So Proud.

Today, my second graders had their second of three integrated studies culminations of the year. For the past three and a half months, we have been intensely studying transportation. In this study, I had the privilege of teaching my kids about urban and rural areas, needs and wants, taxes, strikes, and the history of the NYC subway system. A few weeks ago, we talked a lot as a class about how we wanted to present all that we learned to our families. The kids brainstormed a list of ways to present information (songs, charts, games, skits, etc.) and then submitted requested for the topics they wanted to present most and why. After getting into their culmination groups based on interest, the kids got down to business and planned out their presentations. 

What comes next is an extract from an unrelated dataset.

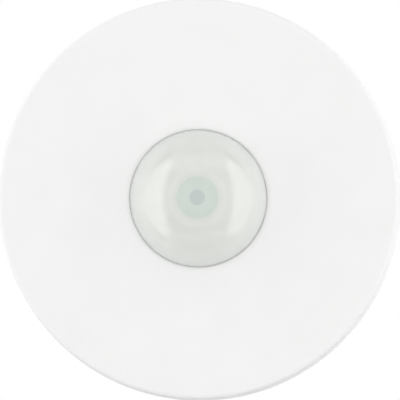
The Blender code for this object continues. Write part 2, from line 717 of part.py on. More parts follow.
# ---------------------------------------------------------------- adjusters
def trimmer_body(material, parent):
    body = box("trimmer_body", TRIMMER_SIZE, ON_BOARD_Z, bevel=TRIMMER_EDGE)
    top = ON_BOARD_Z + TRIMMER_SIZE[2] + BEYOND
    cut(body, rod("trimmer_well", ROTOR_RADIUS + GAP, WELL_Z, top))
    return placed(body, material, parent, (*TRIMMER_XY, 0))


def trimmer_rotor(material, parent):
    """The rotor that a screwdriver turns to set the range."""
    low = WELL_Z + GAP
    top = low + ROTOR_HEIGHT
    rotor = rod("trimmer_rotor", ROTOR_RADIUS, low, top)
    length, width, depth = ROTOR_RECESS
    for number, size in enumerate(((length, width), (width, length))):
        cut(rotor, box(f"rotor_recess_{number}", (*size, depth + BEYOND), top - depth))
    return placed(rotor, material, parent)


def dip_y(number):
    return ((DIP_WAYS + 1) / 2 - number) * DIP_PITCH


def dip_switch_body(material, parent):
    """The switch's body, with a slot that each slider runs along."""
    body = box("dip_switch_body", DIP_SIZE, ON_BOARD_Z, bevel=SWITCH_EDGE)
    length, width, height = DIP_SLIDER
    slot = (length + DIP_TRAVEL + 2 * GAP, width + 2 * GAP, height + BEYOND)
    for number in range(1, DIP_WAYS + 1):
        cut(body, box(f"dip_slot_{number}", slot, WELL_Z, (0, dip_y(number))))
    return placed(body, material, parent, (*DIP_XY, 0))


def dip_slider(number, material, parent):
    slider = box(f"dip_slider_{number}", DIP_SLIDER, WELL_Z + GAP)
    return placed(slider, material, parent)


def tamper_switch_body(material, parent):
    body = box("tamper_switch_body", TAMPER_SIZE, ON_BOARD_Z, bevel=SWITCH_EDGE)
    top = ON_BOARD_Z + TAMPER_SIZE[2] + BEYOND
    cut(body, rod("tamper_well", TAMPER_PLUNGER_RADIUS + GAP, WELL_Z, top, sides=20))
    return placed(body, material, parent, (*TAMPER_XY, 0))


def tamper_plunger(material, parent):
    """The plunger, held down by the cover's post while the cover is on."""
    radius = TAMPER_PLUNGER_RADIUS
    profile = [
        (0, TAMPER_PLUNGER_TOP),
        (radius - EDGE_BREAK, TAMPER_PLUNGER_TOP),
        (radius, TAMPER_PLUNGER_TOP - EDGE_BREAK),
        (radius, WELL_Z + GAP),
        (0, WELL_Z + GAP),
    ]
    return placed(turned("tamper_plunger", profile, 20), material, parent)


# ---------------------------------------------------------------- cover and lens
def face_z(radius):
    """Height of the front face, which rises a little towards the lens opening."""
    return COVER_FACE_Z + FACE_CROWN * (1 - (radius / FACE_EDGE_RADIUS) ** 2)


def cover_outside():
    """The cover's visible side: lens opening, crowned face, edge radius and skirt."""
    mouth = LENS_OPENING_RADIUS
    start = mouth + EDGE_BREAK
    points = [(mouth, face_z(mouth) - EDGE_BREAK), (start, face_z(mouth))]
    steps = 5
    for step in range(1, steps):
        radius = start + (FACE_EDGE_RADIUS - start) * step / steps
        points.append((radius, face_z(radius)))
    corner_z = COVER_FACE_Z - COVER_EDGE_RADIUS
    points += ring_arc(FACE_EDGE_RADIUS, corner_z, COVER_EDGE_RADIUS, 90, 0, 4)
    points += [
        (COVER_RADIUS, COVER_BACK_Z + EDGE_BREAK),
        (COVER_RADIUS - EDGE_BREAK, COVER_BACK_Z),
    ]
    return points


def cover_inside():
    """The cover's hidden side, from the foot of the skirt to the lens opening."""
    mouth = LENS_OPENING_RADIUS
    foot = COVER_RADIUS - COVER_WALL
    top = foot - COVER_DRAFT
    corner_z = COVER_FACE_Z - COVER_EDGE_RADIUS - COVER_INNER_CORNER
    middle = (top + mouth) / 2
    return [
        (foot, COVER_BACK_Z),
        (top, corner_z),
        (top - COVER_INNER_CORNER, COVER_FACE_Z - COVER_WALL),
        (middle, face_z(middle) - COVER_WALL),
        (mouth, face_z(mouth) - COVER_WALL),
    ]


def front_cover(material, parent):
    """The white shell: a shallow cap with a round opening for the lens."""
    cover = turned("front_cover", cover_outside() + cover_inside(), ROUND_SIDES)
    for number, angle in enumerate(RETAINER_SCREW_ANGLES, 1):
        at = on_circle(RETAINER_SCREW_CIRCLE, angle)
        low, skin_z = RETAINER_TOP_Z + GAP, FACE_Z - COVER_SKIN
        join(cover, rod(f"boss_{number}", BOSS_RADIUS, low, skin_z, at, 16))
        pilot = (PILOT_RADIUS, low - BEYOND, skin_z - 2 * NUDGE)
        cut(cover, rod(f"boss_pilot_{number}", *pilot, at, 12))
    for number, angle in enumerate(RIB_ANGLES, 1):
        join_turned(cover, cover_rib(number), angle)
    post_z = TAMPER_PLUNGER_TOP + GAP, COVER_FACE_Z - COVER_SKIN
    join(cover, rod("tamper_post", TAMPER_POST_RADIUS, *post_z, TAMPER_XY, 12))
    for number, angle in enumerate(LUG_ANGLES, 1):
        at = (HOUSING_RADIUS + BEAD_CLEARANCE + COVER_BEAD[0] / 2, 0)
        join_turned(cover, box(f"cover_bead_{number}", COVER_BEAD, COVER_BEAD_Z, at), angle)
    return placed(cover, material, parent)


def cover_rib(number):
    """A low stiffening rib behind the face, drawn on the x axis."""
    size = (RIB_OUTER - RIB_INNER, RIB_THICKNESS, RIB_DEPTH + 2 * OVERLAP)
    low = COVER_FACE_Z - COVER_WALL - RIB_DEPTH
    return box(f"cover_rib_{number}", size, low, ((RIB_INNER + RIB_OUTER) / 2, 0))


def fresnel_lens(material, parent):
    """The milky dome: a thin shell on an upright collar, with a flange behind the cover."""
    collar_z, apex = FACE_Z + LENS_COLLAR_RISE, FACE_Z + LENS_RISE
    rise = apex - collar_z
    sphere = (LENS_RADIUS**2 + rise**2) / (2 * rise)
    centre_z = apex - sphere
    start = math.degrees(math.asin((collar_z - centre_z) / sphere))
    inner_start = math.degrees(math.acos((LENS_RADIUS - LENS_WALL) / (sphere - LENS_WALL)))
    steps = 12
    outside = ring_arc(0, centre_z, sphere, 90, start, steps)
    inside = ring_arc(0, centre_z, sphere - LENS_WALL, inner_start, 90, steps)
    outside[0] = (0, apex)
    inside[-1] = (0, apex - LENS_WALL)
    flange = [
        (LENS_RADIUS, FLANGE_TOP_Z),
        (LENS_FLANGE_RADIUS, FLANGE_TOP_Z),
        (LENS_FLANGE_RADIUS, FLANGE_BACK_Z),
        (LENS_RADIUS - LENS_WALL, FLANGE_BACK_Z),
    ]
    return placed(turned("fresnel_lens", outside + flange + inside, 48), material, parent)


def lens_retainer(material, parent):
    """A ring behind the lens flange, screwed to the cover by three ears."""
    sizes = (RETAINER_INNER, RETAINER_OUTER, RETAINER_BACK_Z, RETAINER_TOP_Z)
    retainer = ring("lens_retainer", *sizes, 48)
    low, high = RETAINER_BACK_Z + NUDGE, RETAINER_TOP_Z - NUDGE
    for number, angle in enumerate(RETAINER_SCREW_ANGLES, 1):
        at = on_circle(RETAINER_SCREW_CIRCLE, angle)
        join(retainer, rod(f"retainer_ear_{number}", RETAINER_EAR_RADIUS, low, high, at, 20))
        hole = (RETAINER_HOLE_RADIUS, low - BEYOND, high + BEYOND)
        cut(retainer, rod(f"retainer_hole_{number}", *hole, at, 12))
    return placed(retainer, material, parent)


# ---------------------------------------------------------------- assembly
def build_sensor(housing, white, can_metal):
    """The pyroelectric sensor, its draught seal and the indicator."""
    pyro_spacer(white, housing)
    pyro_header(can_metal, housing)
    pyro_can(can_metal, housing)
    pyro_window(finish("window_dark", (0.06, 0.05, 0.07), 0.2), housing)
    sensor_gasket(finish("gasket_foam", (0.09, 0.09, 0.09), 0.9), housing)
    status_led(finish("led_red", (0.60, 0.05, 0.04), 0.25), housing)


def build_electronics(housing, steel, can_metal):
    """Everything else that is soldered to the board."""
    chip_black = finish("chip_black", (0.03, 0.03, 0.03), 0.5)
    chip_brown = finish("chip_brown", (0.45, 0.33, 0.22), 0.5)
    terminal_block(finish("terminal_green", (0.07, 0.34, 0.14), 0.5), housing)
    for number in range(1, TERMINALS + 1):
        terminal_screw(number, steel, housing)
    alarm_relay(chip_black, housing)
    for number, at in enumerate(CAPACITOR_XY, 1):
        electrolytic(f"capacitor_{number}", at, can_metal, housing)
    quarter = math.pi / 2
    package = (MICROCONTROLLER_SIZE, MICROCONTROLLER_LEGS, MICROCONTROLLER_XY)
    chip_package("microcontroller", *package, chip_black, housing, quarter)
    package = (AMPLIFIER_SIZE, AMPLIFIER_LEGS, AMPLIFIER_XY)
    chip_package("amplifier_chip", *package, chip_black, housing)
    chip_part("voltage_regulator", REGULATOR_SIZE, REGULATOR_XY, chip_black, housing)
    chip_part("surge_diode", DIODE_SIZE, DIODE_XY, chip_black, housing)
    for number, at in enumerate(RESISTOR_XY, 1):
        chip_part(f"chip_resistor_{number}", RESISTOR_SIZE, at, chip_black, housing)
    for number, at in enumerate(CHIP_CAPACITOR_XY, 1):
        chip_part(f"chip_capacitor_{number}", CHIP_CAPACITOR_SIZE, at, chip_brown, housing)


def build_adjusters(housing, white):
    """The range trimmer, the option switch and the tamper switch, each with what moves."""
    trimmer_body(finish("switch_blue", (0.06, 0.16, 0.45), 0.5), housing)
    trimmer_rotor(white, new_empty("range_rotor_axis", (*TRIMMER_XY, 0), housing))
    dip_switch_body(finish("switch_red", (0.60, 0.05, 0.04), 0.25), housing)
    rest_x = DIP_XY[0] - DIP_TRAVEL / 2
    for number in range(1, DIP_WAYS + 1):
        place = (rest_x, DIP_XY[1] + dip_y(number), 0)
        dip_slider(number, white, new_empty(f"dip_slider_{number}_axis", place, housing))
    tamper_switch_body(finish("chip_black", (0.03, 0.03, 0.03), 0.5), housing)
    tamper_plunger(white, new_empty("tamper_axis", (*TAMPER_XY, 0), housing))


def build_cover(housing, white, off_white, steel):
    """The cover with its lens, which come off together."""
    cover = new_empty("front_cover_axis", parent=housing)
    front_cover(white, cover)
    fresnel_lens(finish("lens_milky", (0.80, 0.83, 0.80), 0.35), cover)
    lens_retainer(off_white, cover)
    for number, angle in enumerate(RETAINER_SCREW_ANGLES, 1):
        at = on_circle(RETAINER_SCREW_CIRCLE, angle, RETAINER_BACK_Z - GAP)
        pan_screw(f"retainer_screw_{number}", RETAINER_SCREW, steel, cover, at, down=False)


def build():
    global PARTS, CUTTERS, STAND
    clear_scene()
    PARTS = new_collection("motion_sensor")
    CUTTERS = new_collection("cutters")
    STAND = new_empty("detector_stand")
    STAND.rotation_euler.x = math.pi / 2

    white = finish("cover_white", (0.87, 0.87, 0.86), 0.42)
    off_white = finish("housing_white", (0.82, 0.82, 0.80), 0.5)
    steel = finish("screw_steel", (0.62, 0.62, 0.60), 0.35, 0.9)
    can_metal = finish("can_metal", (0.70, 0.68, 0.62), 0.3, 1.0)

    mounting_plate(off_white)
    housing = new_empty("sensor_body_axis", parent=STAND)
    rear_housing(off_white, housing)
    cable_grommet(finish("grommet_rubber", (0.05, 0.05, 0.05), 0.8), housing)
    circuit_board(finish("board_green", (0.05, 0.22, 0.10), 0.45), housing)
    for number, angle in enumerate(PCB_SCREW_ANGLES, 1):
        at = on_circle(PCB_SCREW_CIRCLE, angle, ON_BOARD_Z)
        pan_screw(f"board_screw_{number}", BOARD_SCREW, steel, housing, at)
    build_sensor(housing, white, can_metal)
    build_electronics(housing, steel, can_metal)
    build_adjusters(housing, white)
    build_cover(housing, white, off_white, steel)

    for obj in PARTS.objects:
        if obj.type == "MESH":
            smooth(obj)


build()
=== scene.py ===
"""Looks of the round surface-mount motion detector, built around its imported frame.

Shapes are drawn in millimetres, in the detector's own terms: x to the right, y up, z the height
above the mounting face, and r the distance from the axis. OUTWARD then turns that z axis to the
scene's -Y, and millimetres to metres.
"""

import math

import bmesh
import bpy
from mathutils import Matrix, Vector, noise


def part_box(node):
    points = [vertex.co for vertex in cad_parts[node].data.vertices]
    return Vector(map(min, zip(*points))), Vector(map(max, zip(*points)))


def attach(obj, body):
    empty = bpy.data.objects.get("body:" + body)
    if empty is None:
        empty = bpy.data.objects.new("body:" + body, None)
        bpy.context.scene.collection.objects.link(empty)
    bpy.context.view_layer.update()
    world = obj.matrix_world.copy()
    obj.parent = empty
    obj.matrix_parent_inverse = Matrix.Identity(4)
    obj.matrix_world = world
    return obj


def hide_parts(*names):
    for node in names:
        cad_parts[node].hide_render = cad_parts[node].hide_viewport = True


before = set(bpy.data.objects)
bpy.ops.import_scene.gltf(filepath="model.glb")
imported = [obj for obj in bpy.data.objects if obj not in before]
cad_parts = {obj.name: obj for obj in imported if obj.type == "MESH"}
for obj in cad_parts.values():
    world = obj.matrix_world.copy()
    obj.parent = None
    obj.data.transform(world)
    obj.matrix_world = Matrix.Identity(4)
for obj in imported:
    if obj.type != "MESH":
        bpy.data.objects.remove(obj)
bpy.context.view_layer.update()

MM = 0.001
OUTWARD = Matrix.Rotation(math.pi / 2, 4, "X") @ Matrix.Scale(MM, 4)


class Spot:
    """Where a CAD node lies, in millimetres and in the detector's own terms."""

    def __init__(self, node):
        low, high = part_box(node)
        self.low = Vector((low.x, low.z, -high.y)) / MM
        self.high = Vector((high.x, high.z, -low.y)) / MM
        self.size = self.high - self.low
        self.x, self.y = ((self.low + self.high) / 2).xy
        self.at = (self.x, self.y)
        self.z0, self.z1 = self.low.z, self.high.z
        self.radius = self.size.x / 2

    def beside(self, x, y):
        """The point x and y away from the node's middle."""
        return (self.x + x, self.y + y)


COVER = Spot("front_cover")
LENS = Spot("fresnel_lens")
HOUSING = Spot("rear_housing")
PLATE = Spot("mounting_plate")
BOARD = Spot("circuit_board")


# ---- Blender helpers
def add_object(name, data):
    """Puts an object in the scene."""
    obj = bpy.data.objects.new(name, data)
    bpy.context.scene.collection.objects.link(obj)
    return obj


def as_mesh(name, bm):
    """Turns a shape into a mesh, and frees the shape."""
    mesh = bpy.data.meshes.new(name)
    bm.to_mesh(mesh)
    bm.free()
    return mesh


def add_node(tree, kind, inputs, **values):
    """Adds a shader node; each of its inputs is a value to set or a socket to link."""
    node = tree.nodes.new(kind)
    for name, value in values.items():
        setattr(node, name, value)
    for socket, value in inputs.items():
        if isinstance(value, bpy.types.NodeSocket):
            tree.links.new(value, node.inputs[socket])
        else:
            node.inputs[socket].default_value = value
    return node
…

My needs and wants group decided to write poetry, create sculptures, and design a card game that families could take home to play. My urban and rural friends wrote pen pal letters to each other describing their communities and transportation needs. They read the letters aloud as they sat in front of murals created with oil pastels and placed them in mailboxes that were carefully drawn and painted on pieces of cardboard. My subway history group selected important events they had learned about, such as the Malbone Street subway crash or the introduction of Metrocards, researched the technology available at the time of the event, and then wrote newspaper articles and talk show scripts to present the information to their families. Similarly, the taxes and strike groups wrote informative scripts together. With encouragement and support along the way from my co-teacher and myself, each group worked together throughout the process and produced amazing work that truly demonstrated their understanding of the topics we had learned about. As a teacher there is nothing better than watching your children solidify their understanding and be able to communicate their learning to others in fun and creative ways. In addition to the presentations, the kids also each read a non-fiction book they wrote about a mode of transportation they researched in writing and showed their screen prints, paintings, and flip books of different modes of transportation created in art. 

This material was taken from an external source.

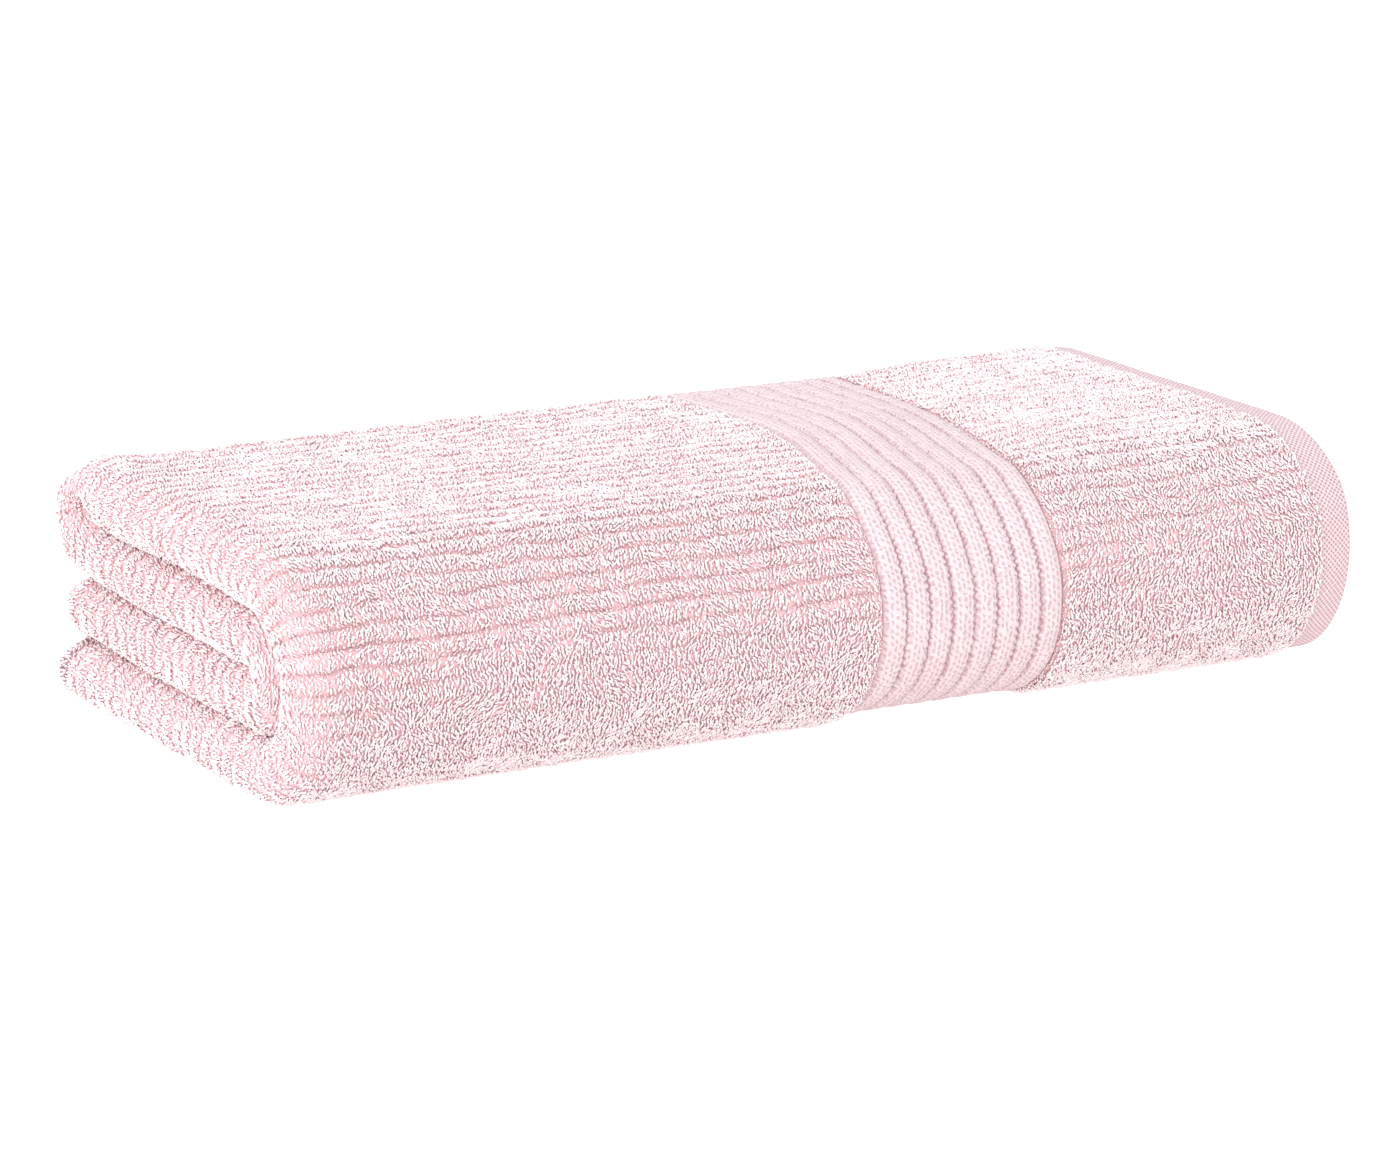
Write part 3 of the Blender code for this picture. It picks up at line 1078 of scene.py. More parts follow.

As I walked around my classroom and watched the kids page through their research notebooks with their families and reflect on the trips we had taken and the work we completed, I could not stop smiling. I felt so incredibly proud of the kids' work and loved to see the their faced light up as they excitedly showed their families their research and writing. I beamed as I watched my groups take the stage and perform their presentations that they worked so hard on. They remembered their lines, made the families laugh, taught them new things, and most importantly, looked so happy and proud of themselves while doing it. After a toast had been given, plastic cups of apple juice had been clinked, and the families said goodbye, we sat in a circle and reflected about our celebration. I asked the kids to think about what they were proud of, and in response heard many of them share that they were proud of trying something new, getting in front of a group and performing, and working well together as a group. I could not stop telling the class how incredibly proud I was of all of them for all that they had accomplished. Today made me really think about how much I love what I do and how lucky I am to be an educator. I am so fortunate to have a profession that is a passion and that inspires me each and every day. 

Today also made me feel especially grateful to be able to work in a school that not only teaches social studies, but also integrates the social studies curriculum into all other subjects in meaningful ways that help the children connect their learning inside of school to their communities and world around them. I am so in love (obsessed really) with the curriculum in second grade and feel that there is no better place to learn about transportation than in New York City. It is amazing to get to hop on the subway with my class and travel to different places to experience the things we are talking about inside the classroom. The interviews with MTA employees, the observations in subway stations and Grand Central, the trip to the Transit Museum, and the day trip to Cold Spring, NY to interview community members about their rural transportation needs make the content so much more real and rich for the kids. And best of all, the experiences make the learning exciting and fun. 

Today was a great day. I am so proud, so lucky, and so in love with what I do. Thank you to my second grade friends for being so wonderful.